Would you retype all of these records exactly?

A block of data
=======

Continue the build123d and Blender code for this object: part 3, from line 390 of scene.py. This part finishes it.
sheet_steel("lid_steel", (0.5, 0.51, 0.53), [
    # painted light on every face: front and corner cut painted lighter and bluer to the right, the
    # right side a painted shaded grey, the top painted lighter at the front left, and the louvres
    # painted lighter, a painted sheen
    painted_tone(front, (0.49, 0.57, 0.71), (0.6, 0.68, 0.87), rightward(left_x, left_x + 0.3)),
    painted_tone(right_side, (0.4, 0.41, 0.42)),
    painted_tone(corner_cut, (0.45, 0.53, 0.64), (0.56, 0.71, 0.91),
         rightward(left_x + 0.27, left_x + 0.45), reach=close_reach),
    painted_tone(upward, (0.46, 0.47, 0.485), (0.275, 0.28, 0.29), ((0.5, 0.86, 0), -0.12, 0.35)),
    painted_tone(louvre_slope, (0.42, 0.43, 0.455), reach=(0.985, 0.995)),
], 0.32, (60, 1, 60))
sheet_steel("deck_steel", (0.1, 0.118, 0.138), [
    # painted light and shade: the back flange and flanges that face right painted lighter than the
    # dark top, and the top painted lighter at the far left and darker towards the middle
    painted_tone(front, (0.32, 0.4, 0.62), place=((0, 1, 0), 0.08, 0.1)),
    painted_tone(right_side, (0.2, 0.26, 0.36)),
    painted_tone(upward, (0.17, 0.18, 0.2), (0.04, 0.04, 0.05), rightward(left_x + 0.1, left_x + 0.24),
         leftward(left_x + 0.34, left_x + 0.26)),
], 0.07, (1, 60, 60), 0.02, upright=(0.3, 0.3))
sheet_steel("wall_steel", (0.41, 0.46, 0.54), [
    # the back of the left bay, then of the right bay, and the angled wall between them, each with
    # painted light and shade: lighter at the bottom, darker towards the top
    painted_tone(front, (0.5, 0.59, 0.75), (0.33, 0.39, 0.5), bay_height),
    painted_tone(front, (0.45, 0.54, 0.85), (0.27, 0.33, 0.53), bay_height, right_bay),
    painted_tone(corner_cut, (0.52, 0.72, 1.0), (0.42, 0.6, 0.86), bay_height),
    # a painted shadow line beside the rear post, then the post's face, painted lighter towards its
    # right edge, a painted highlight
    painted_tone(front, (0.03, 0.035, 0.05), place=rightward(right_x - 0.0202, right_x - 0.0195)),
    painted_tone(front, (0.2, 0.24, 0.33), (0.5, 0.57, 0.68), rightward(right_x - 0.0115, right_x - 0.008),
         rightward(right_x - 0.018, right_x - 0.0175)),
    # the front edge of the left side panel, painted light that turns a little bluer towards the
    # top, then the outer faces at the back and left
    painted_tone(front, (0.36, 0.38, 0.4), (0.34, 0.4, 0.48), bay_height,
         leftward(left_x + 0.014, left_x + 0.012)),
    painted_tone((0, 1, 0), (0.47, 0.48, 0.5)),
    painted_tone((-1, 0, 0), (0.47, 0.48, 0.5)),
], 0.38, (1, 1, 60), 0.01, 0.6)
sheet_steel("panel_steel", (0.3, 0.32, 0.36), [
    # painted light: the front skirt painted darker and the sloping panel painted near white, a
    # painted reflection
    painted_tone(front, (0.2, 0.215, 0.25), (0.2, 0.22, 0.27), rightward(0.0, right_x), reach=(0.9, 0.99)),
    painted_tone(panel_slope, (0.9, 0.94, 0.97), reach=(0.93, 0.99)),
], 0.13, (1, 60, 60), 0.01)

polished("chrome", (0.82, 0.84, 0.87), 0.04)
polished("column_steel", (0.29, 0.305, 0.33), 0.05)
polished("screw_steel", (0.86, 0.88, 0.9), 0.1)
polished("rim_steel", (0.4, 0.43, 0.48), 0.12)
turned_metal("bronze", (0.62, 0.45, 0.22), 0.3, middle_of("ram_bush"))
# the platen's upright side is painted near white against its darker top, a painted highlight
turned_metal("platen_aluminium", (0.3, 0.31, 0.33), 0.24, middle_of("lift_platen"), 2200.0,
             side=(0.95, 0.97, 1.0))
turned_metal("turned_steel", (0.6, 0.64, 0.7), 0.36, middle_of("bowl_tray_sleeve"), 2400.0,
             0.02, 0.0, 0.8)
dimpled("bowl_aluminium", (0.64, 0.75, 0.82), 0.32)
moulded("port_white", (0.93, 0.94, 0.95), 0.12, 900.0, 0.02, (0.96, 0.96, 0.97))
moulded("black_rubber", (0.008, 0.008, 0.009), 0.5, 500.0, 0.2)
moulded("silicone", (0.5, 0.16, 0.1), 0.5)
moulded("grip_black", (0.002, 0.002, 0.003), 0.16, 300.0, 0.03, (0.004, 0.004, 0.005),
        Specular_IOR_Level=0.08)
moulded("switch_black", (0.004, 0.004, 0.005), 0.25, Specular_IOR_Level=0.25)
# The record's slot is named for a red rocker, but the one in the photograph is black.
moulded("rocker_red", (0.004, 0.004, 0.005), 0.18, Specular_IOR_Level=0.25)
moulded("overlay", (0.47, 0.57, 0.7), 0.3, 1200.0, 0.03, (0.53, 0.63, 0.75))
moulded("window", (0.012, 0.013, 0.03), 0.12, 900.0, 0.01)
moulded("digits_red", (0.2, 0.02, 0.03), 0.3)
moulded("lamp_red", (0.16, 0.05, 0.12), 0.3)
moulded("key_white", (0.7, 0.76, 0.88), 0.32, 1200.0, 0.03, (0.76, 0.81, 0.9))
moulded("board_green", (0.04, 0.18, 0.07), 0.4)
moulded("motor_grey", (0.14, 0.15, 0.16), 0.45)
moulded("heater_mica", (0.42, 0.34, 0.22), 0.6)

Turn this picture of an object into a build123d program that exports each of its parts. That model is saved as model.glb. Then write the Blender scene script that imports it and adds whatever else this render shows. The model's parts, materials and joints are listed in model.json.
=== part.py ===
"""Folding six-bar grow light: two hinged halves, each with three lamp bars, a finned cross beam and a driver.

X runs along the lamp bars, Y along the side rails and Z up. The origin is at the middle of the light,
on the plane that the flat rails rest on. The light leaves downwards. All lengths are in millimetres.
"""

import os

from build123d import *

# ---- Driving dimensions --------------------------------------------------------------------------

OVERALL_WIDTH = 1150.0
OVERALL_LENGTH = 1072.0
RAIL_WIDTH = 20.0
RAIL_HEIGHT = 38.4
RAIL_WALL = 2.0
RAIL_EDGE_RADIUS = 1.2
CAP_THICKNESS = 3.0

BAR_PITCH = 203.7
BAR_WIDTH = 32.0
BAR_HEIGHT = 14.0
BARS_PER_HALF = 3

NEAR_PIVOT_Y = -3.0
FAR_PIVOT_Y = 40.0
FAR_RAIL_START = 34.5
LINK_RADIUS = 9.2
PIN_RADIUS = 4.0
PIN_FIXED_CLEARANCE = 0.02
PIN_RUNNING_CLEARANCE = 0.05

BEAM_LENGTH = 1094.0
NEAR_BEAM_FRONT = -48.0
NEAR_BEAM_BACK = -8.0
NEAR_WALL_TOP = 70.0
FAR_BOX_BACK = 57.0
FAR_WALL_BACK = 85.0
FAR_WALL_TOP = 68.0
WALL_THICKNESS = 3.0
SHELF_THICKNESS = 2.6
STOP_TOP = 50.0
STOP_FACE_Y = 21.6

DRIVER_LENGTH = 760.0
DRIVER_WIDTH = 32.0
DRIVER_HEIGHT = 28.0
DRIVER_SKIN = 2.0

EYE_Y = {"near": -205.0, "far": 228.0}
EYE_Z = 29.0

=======

__TASK SOLUTION__
Continue the build123d and Blender code for this object: part 3, from line 390 of scene.py. This part finishes it.
sheet_steel("lid_steel", (0.5, 0.51, 0.53), [
    # painted light on every face: front and corner cut painted lighter and bluer to the right, the
    # right side a painted shaded grey, the top painted lighter at the front left, and the louvres
    # painted lighter, a painted sheen
    painted_tone(front, (0.49, 0.57, 0.71), (0.6, 0.68, 0.87), rightward(left_x, left_x + 0.3)),
    painted_tone(right_side, (0.4, 0.41, 0.42)),
    painted_tone(corner_cut, (0.45, 0.53, 0.64), (0.56, 0.71, 0.91),
         rightward(left_x + 0.27, left_x + 0.45), reach=close_reach),
    painted_tone(upward, (0.46, 0.47, 0.485), (0.275, 0.28, 0.29), ((0.5, 0.86, 0), -0.12, 0.35)),
    painted_tone(louvre_slope, (0.42, 0.43, 0.455), reach=(0.985, 0.995)),
], 0.32, (60, 1, 60))
sheet_steel("deck_steel", (0.1, 0.118, 0.138), [
    # painted light and shade: the back flange and flanges that face right painted lighter than the
    # dark top, and the top painted lighter at the far left and darker towards the middle
    painted_tone(front, (0.32, 0.4, 0.62), place=((0, 1, 0), 0.08, 0.1)),
    painted_tone(right_side, (0.2, 0.26, 0.36)),
    painted_tone(upward, (0.17, 0.18, 0.2), (0.04, 0.04, 0.05), rightward(left_x + 0.1, left_x + 0.24),
         leftward(left_x + 0.34, left_x + 0.26)),
], 0.07, (1, 60, 60), 0.02, upright=(0.3, 0.3))
sheet_steel("wall_steel", (0.41, 0.46, 0.54), [
    # the back of the left bay, then of the right bay, and the angled wall between them, each with
    # painted light and shade: lighter at the bottom, darker towards the top
    painted_tone(front, (0.5, 0.59, 0.75), (0.33, 0.39, 0.5), bay_height),
    painted_tone(front, (0.45, 0.54, 0.85), (0.27, 0.33, 0.53), bay_height, right_bay),
    painted_tone(corner_cut, (0.52, 0.72, 1.0), (0.42, 0.6, 0.86), bay_height),
    # a painted shadow line beside the rear post, then the post's face, painted lighter towards its
    # right edge, a painted highlight
    painted_tone(front, (0.03, 0.035, 0.05), place=rightward(right_x - 0.0202, right_x - 0.0195)),
    painted_tone(front, (0.2, 0.24, 0.33), (0.5, 0.57, 0.68), rightward(right_x - 0.0115, right_x - 0.008),
         rightward(right_x - 0.018, right_x - 0.0175)),
    # the front edge of the left side panel, painted light that turns a little bluer towards the
    # top, then the outer faces at the back and left
    painted_tone(front, (0.36, 0.38, 0.4), (0.34, 0.4, 0.48), bay_height,
         leftward(left_x + 0.014, left_x + 0.012)),
    painted_tone((0, 1, 0), (0.47, 0.48, 0.5)),
    painted_tone((-1, 0, 0), (0.47, 0.48, 0.5)),
], 0.38, (1, 1, 60), 0.01, 0.6)
sheet_steel("panel_steel", (0.3, 0.32, 0.36), [
    # painted light: the front skirt painted darker and the sloping panel painted near white, a
    # painted reflection
    painted_tone(front, (0.2, 0.215, 0.25), (0.2, 0.22, 0.27), rightward(0.0, right_x), reach=(0.9, 0.99)),
    painted_tone(panel_slope, (0.9, 0.94, 0.97), reach=(0.93, 0.99)),
], 0.13, (1, 60, 60), 0.01)

polished("chrome", (0.82, 0.84, 0.87), 0.04)
polished("column_steel", (0.29, 0.305, 0.33), 0.05)
polished("screw_steel", (0.86, 0.88, 0.9), 0.1)
polished("rim_steel", (0.4, 0.43, 0.48), 0.12)
turned_metal("bronze", (0.62, 0.45, 0.22), 0.3, middle_of("ram_bush"))
# the platen's upright side is painted near white against its darker top, a painted highlight
turned_metal("platen_aluminium", (0.3, 0.31, 0.33), 0.24, middle_of("lift_platen"), 2200.0,
             side=(0.95, 0.97, 1.0))
turned_metal("turned_steel", (0.6, 0.64, 0.7), 0.36, middle_of("bowl_tray_sleeve"), 2400.0,
             0.02, 0.0, 0.8)
dimpled("bowl_aluminium", (0.64, 0.75, 0.82), 0.32)
moulded("port_white", (0.93, 0.94, 0.95), 0.12, 900.0, 0.02, (0.96, 0.96, 0.97))
moulded("black_rubber", (0.008, 0.008, 0.009), 0.5, 500.0, 0.2)
moulded("silicone", (0.5, 0.16, 0.1), 0.5)
moulded("grip_black", (0.002, 0.002, 0.003), 0.16, 300.0, 0.03, (0.004, 0.004, 0.005),
        Specular_IOR_Level=0.08)
moulded("switch_black", (0.004, 0.004, 0.005), 0.25, Specular_IOR_Level=0.25)
# The record's slot is named for a red rocker, but the one in the photograph is black.
moulded("rocker_red", (0.004, 0.004, 0.005), 0.18, Specular_IOR_Level=0.25)
moulded("overlay", (0.47, 0.57, 0.7), 0.3, 1200.0, 0.03, (0.53, 0.63, 0.75))
moulded("window", (0.012, 0.013, 0.03), 0.12, 900.0, 0.01)
moulded("digits_red", (0.2, 0.02, 0.03), 0.3)
moulded("lamp_red", (0.16, 0.05, 0.12), 0.3)
moulded("key_white", (0.7, 0.76, 0.88), 0.32, 1200.0, 0.03, (0.76, 0.81, 0.9))
moulded("board_green", (0.04, 0.18, 0.07), 0.4)
moulded("motor_grey", (0.14, 0.15, 0.16), 0.45)
moulded("heater_mica", (0.42, 0.34, 0.22), 0.6)

Turn this picture of an object into a build123d program that exports each of its parts. That model is saved as model.glb. Then write the Blender scene script that imports it and adds whatever else this render shows. The model's parts, materials and joints are listed in model.json.
=== part.py ===
"""Folding six-bar grow light: two hinged halves, each with three lamp bars, a finned cross beam and a driver.

X runs along the lamp bars, Y along the side rails and Z up. The origin is at the middle of the light,
on the plane that the flat rails rest on. The light leaves downwards. All lengths are in millimetres.
"""

import os

from build123d import *

# ---- Driving dimensions --------------------------------------------------------------------------

OVERALL_WIDTH = 1150.0
OVERALL_LENGTH = 1072.0
RAIL_WIDTH = 20.0
RAIL_HEIGHT = 38.4
RAIL_WALL = 2.0
RAIL_EDGE_RADIUS = 1.2
CAP_THICKNESS = 3.0

BAR_PITCH = 203.7
BAR_WIDTH = 32.0
BAR_HEIGHT = 14.0
BARS_PER_HALF = 3

NEAR_PIVOT_Y = -3.0
FAR_PIVOT_Y = 40.0
FAR_RAIL_START = 34.5
LINK_RADIUS = 9.2
PIN_RADIUS = 4.0
PIN_FIXED_CLEARANCE = 0.02
PIN_RUNNING_CLEARANCE = 0.05

BEAM_LENGTH = 1094.0
NEAR_BEAM_FRONT = -48.0
NEAR_BEAM_BACK = -8.0
NEAR_WALL_TOP = 70.0
FAR_BOX_BACK = 57.0
FAR_WALL_BACK = 85.0
FAR_WALL_TOP = 68.0
WALL_THICKNESS = 3.0
SHELF_THICKNESS = 2.6
STOP_TOP = 50.0
STOP_FACE_Y = 21.6

DRIVER_LENGTH = 760.0
DRIVER_WIDTH = 32.0
DRIVER_HEIGHT = 28.0
DRIVER_SKIN = 2.0

EYE_Y = {"near": -205.0, "far": 228.0}
EYE_Z = 29.0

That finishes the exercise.